32bit/33Mhz PCI gives a max of 132MB/s.

Pity you dont know that thats the PCI he is talking about.
133MB/s vs 132MB/s doesn't sound
like a severe limitation to me.

Mindlessly superficial.
Unless the pci bus is already very busy with other tasks.
But when you are editing there is usually no other
device that uses any decent amount of pci bandwith.

Bullshit. And there is a CAN in Timmy's question.
But if you plan to download files from a giabit network
card to another harddisk while you are editing, you will
definately see that controller card be limited by the
available bandwith on the PCI channel :-)

Which is why I answered yep to the CAN in his question.
 
I got the drive(ATA133) today and was surprised to see it included
SATA/150PCI/Promise card which has connectors for ATA133 and SATA. Would I
see any advantage of using the card at this time or just wait until someday
if I ever invest in the newer SATA drive? I started a new thread about
replace the "C" drive which XP runs on. How does one transfer the info from
the old drive to a new drive.
 
I got the drive(ATA133) today and was surprised to see it included
SATA/150PCI/Promise card which has connectors for ATA133 and SATA.

It is Xmas after all |-)

You must have been a good boy |-)
Would I see any advantage of using the card at this time

Not unless the motherboard bios doesnt support drives over 137GB.
or just wait until someday if I ever invest in the newer SATA drive?

Yeah, thats's what I'd do.
I started a new thread about replace the "C" drive which XP runs on.
How does one transfer the info from the old drive to a new drive.

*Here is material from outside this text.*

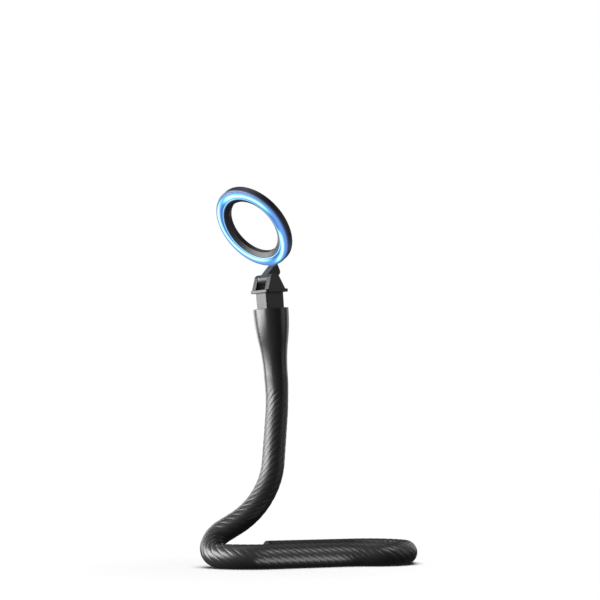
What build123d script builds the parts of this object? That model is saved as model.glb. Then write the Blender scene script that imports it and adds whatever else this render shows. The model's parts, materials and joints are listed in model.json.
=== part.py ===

Basically using any of the obvious drive copy programs like
ghost or drive image or the free www.xxclone.com and just
ensure that only the new drive is plugged in on the first XP
boot after the copy has been made. Once it has detected
the new drive and has asked for a reboot because of that,
you can plug the original back in again, usually as a slave,
and reformat it and use it for data etc.

It is generally best to boot off the newest drive
because its normally the fastest drive in the system.